Monero is Decentralized!

Unlike Bitcoin, Monero uses an ASIC-resistant mining algorithm (RandomX), ensuring mining remains accessible to CPU miners. This prevents industrial-scale mining centralization, allowing a more distributed and fair mining landscape.

Monero is Peer-to-Peer!

Monero is actively used in real-world transactions as a true Medium of Exchange, particularly in peer-to-peer markets and Darknet Markets (DNMs). Due to delistings by regulated exchanges, Monero has thrived as a censorship-resistant currency, with people using it for private transactions rather than just holding.

Monero is Secure!

Monero's tail emission ensures miners will always have a predictable and stable block reward (0.6 XMR per block forever), preventing the security budget crisis that Bitcoin faces. Additionally, since Monero is widely used as P2P cash, the natural transaction volume helps sustain miner incentives.

Monero is Scarce!

Monero enforces dynamic block sizes and a predictable emission curve. While tail emission introduces a small inflation (0.6 XMR per block, ~0.87% yearly decreasing over time), this eventually stabilizes into an equilibrium where lost coins balance out new supply. This ensures Monero remains scarce but usable, unlike Bitcoin, where hoarding leads to liquidity issues.

Monero is Private!

Monero's privacy tech is unmatched:

(1) Ring Signatures obscure the sender.

(2) Stealth Addresses hide the recipient.

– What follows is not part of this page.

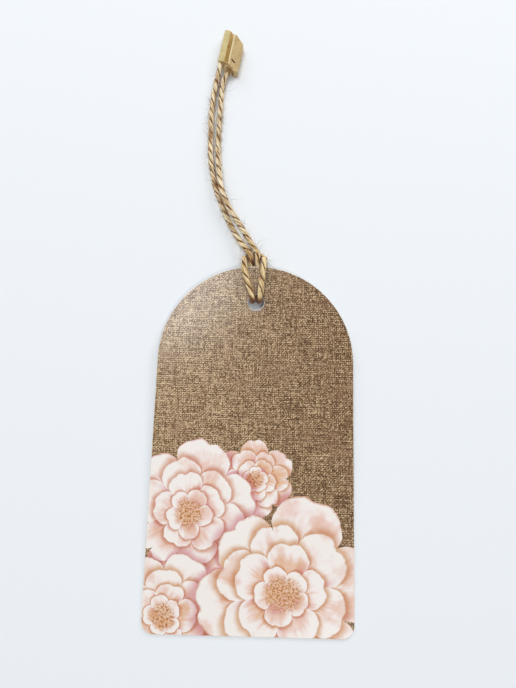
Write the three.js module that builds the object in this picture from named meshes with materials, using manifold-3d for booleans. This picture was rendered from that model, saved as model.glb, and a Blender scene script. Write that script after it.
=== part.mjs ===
// Cardboard gift tag with a printed, laminated face and a loop of jute twine.
// The twine is tied through the punched hole as a lark's head knot,
// and its two ends meet in a small moulded snap lock.
// Sizes are in millimetres. The tag lies face up on a table at z = 0,
// its front face looks along +Z and the twine leaves its arched end along +Y.

import * as THREE from 'three';
import { mergeVertices } from 'three/addons/utils/BufferGeometryUtils.js';
import Module from 'manifold-3d';

const wasm = await Module();
wasm.setup();

// Card
const cardWidth = 50;
const cardLength = 90;
const boardThickness = 0.4;
const filmThickness = 0.05;
const cornerRadius = 3;
const holeDiameter = 4.2;
const holeFromTop = 9.8;
const holeOffset = - 0.3;

// Twine
const twineDiameter = 1.5;
const hitchDiameter = 1.4;
const twineClearance = 0.3;
const tableClearance = 0.1;
const twineSides = 8;
const ballRings = 6;
const hitchSteps = 76;
const leftLegSteps = 18;
const rightLegSteps = 26;

// Snap lock body, the plate on the right
const bodyWidth = 3.35;
const bodyLength = 9.75;
const bodyThickness = 2.6;
const bodyTopWidth = 0.7;
const bodyShoulderDrop = 3;
const bodyToeDrop = 2.45;
const bodyFootWidth = 1.25;
const bodyFootRise = 0.15;
const bodyCornerRadius = 0.4;

// Raised lip beside the groove
const lipWidth = 0.4;
const lipHeight = 0.2;
const lipInset = 0.05;
const lipSetback = 0.5;
const lipCornerRadius = 0.13;

// Socket for the end of the right leg, and the slit left where that end was crimped
const socketX = 1.2;
const socketDepth = 1.6;
const socketClearance = 0.2;
const slitWidth = 0.4;
const slitLength = 1.7;
const slitX = 1.45;
const slitY = 0.9;
const slitAngle = 45;

// Side channel of the body, and the rib under its roof
const channelDepth = 1.45;
const channelHeight = 1.3;
const channelStart = 2.2;
const ribInset = 0.1;
const ribWidth = 0.25;
const ribDepth = 0.15;
const ribSetback = 0.9;

// Snap lock plug, the rod on the left, with a ledge along the groove
const rodWidth = 2.2;
const rodLength = 10.5;
const rodThickness = 2.5;
const rodChamfer = 0.6;
const rodCornerRadius = 0.4;
const plugGap = 0.3;
const ledgeWidth = 0.4;
const ledgeBottom = 0.3;
const ledgeTop = 1.7;
const ledgeSetback = 0.25;

// Rail of the plug, with a bead that snaps past the rib
const railThickness = 0.6;
const railClearance = 0.3;
const railSetback = 1.8;
const beadWidth = 0.5;
const beadHeight = 0.15;
const beadSetback = 0.5;
const beadCornerRadius = 0.05;
const beadCrestRadius = 0.1;

// Moulded edges and the facets of round forms
const edgeRadius = 0.12;
const edgeSegments = 2;
const fineCornerRadius = 0.32;
const cornerSegments = 3;
const cardArcSegments = 36;
const socketSegments = 16;

// The twine's gaps are measured on points this far apart, past a turn of this many diameters
const gapStep = 0.1;
const tightTurn = 2.5;

// How far one solid runs into another that it joins or cuts
const overlap = 0.1;
const overshoot = 1;

// Where the lock lies and how far it leans from +Y towards +X
const lockPosition = [ - 10.49, 61.12 ];
const lockLean = 9;

// The top edge of the card, which the twine's routes are measured from
const topEdgeY = cardLength / 2;

// The card leans on the two strands that run under it from its top edge to its hole
const cardLift = tableClearance + hitchDiameter + twineClearance;
const cardTilt = Math.asin( cardLift / ( cardLength - holeFromTop ) );

// Routes of the twine, in millimetres from the middle of the card's top edge at table level
const hitchRoute = [
	[ - 2.13, 2.75, 2.64 ], [ - 2.0, 2.05, 2.38 ], [ - 1.97, 1.25, 1.64 ], [ - 1.97, 0.3, 0.98 ],
	[ - 1.97, - 0.8, 0.8 ], [ - 1.6, - 5.0, 0.8 ], [ - 1.28, - 7.6, 0.8 ], [ - 1.19, - 8.55, 0.98 ],
	[ - 1.17, - 9.1, 1.45 ], [ - 1.17, - 9.25, 2.03 ], [ - 1.2, - 9.1, 2.65 ], [ - 1.3, - 8.55, 3.14 ],
	[ - 1.6, - 7.5, 3.32 ], [ - 2.45, - 5.0, 3.36 ], [ - 3.25, - 2.5, 3.44 ], [ - 3.6, - 0.4, 3.5 ],
	[ - 3.75, 1.25, 2.95 ], [ - 3.55, 2.5, 1.7 ], [ - 2.6, 3.3, 0.85 ], [ - 1.1, 3.5, 0.8 ],
	[ 0.4, 3.3, 0.85 ], [ 1.35, 2.5, 1.7 ], [ 1.5, 1.25, 2.95 ], [ 1.38, - 0.4, 3.5 ],
	[ 1.2, - 2.5, 3.44 ], [ 1.0, - 5.0, 3.36 ], [ 0.78, - 7.5, 3.32 ], [ 0.65, - 8.55, 3.14 ],
	[ 0.59, - 9.1, 2.65 ], [ 0.57, - 9.25, 2.03 ], [ 0.57, - 9.1, 1.45 ], [ 0.55, - 8.55, 0.98 ],
	[ 0.47, - 7.6, 0.8 ], [ 0.14, - 5.0, 0.8 ], [ - 0.25, - 0.8, 0.8 ], [ - 0.24, 0.3, 0.98 ],
	[ - 0.23, 1.25, 1.64 ], [ - 0.22, 2.05, 2.38 ], [ - 0.2, 2.75, 2.64 ]
];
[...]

(3) RingCT (Ring Confidential Transactions) hides the transaction amount.

Unlike Bitcoin, Chainalysis firms have repeatedly failed to trace Monero transactions. The IRS even placed a bounty on breaking Monero’s privacy, yet no one has successfully cracked it. In 2024, Monero will introduce Full Membership Proofs (FMP), further enhancing anonymity by making every coin in the supply appear equally spent.

Monero isn’t just another crypto project—it’s working exactly as Satoshi envisioned in the Bitcoin White Paper as decentralised, secure, scarce, and private peer-to-peer cash.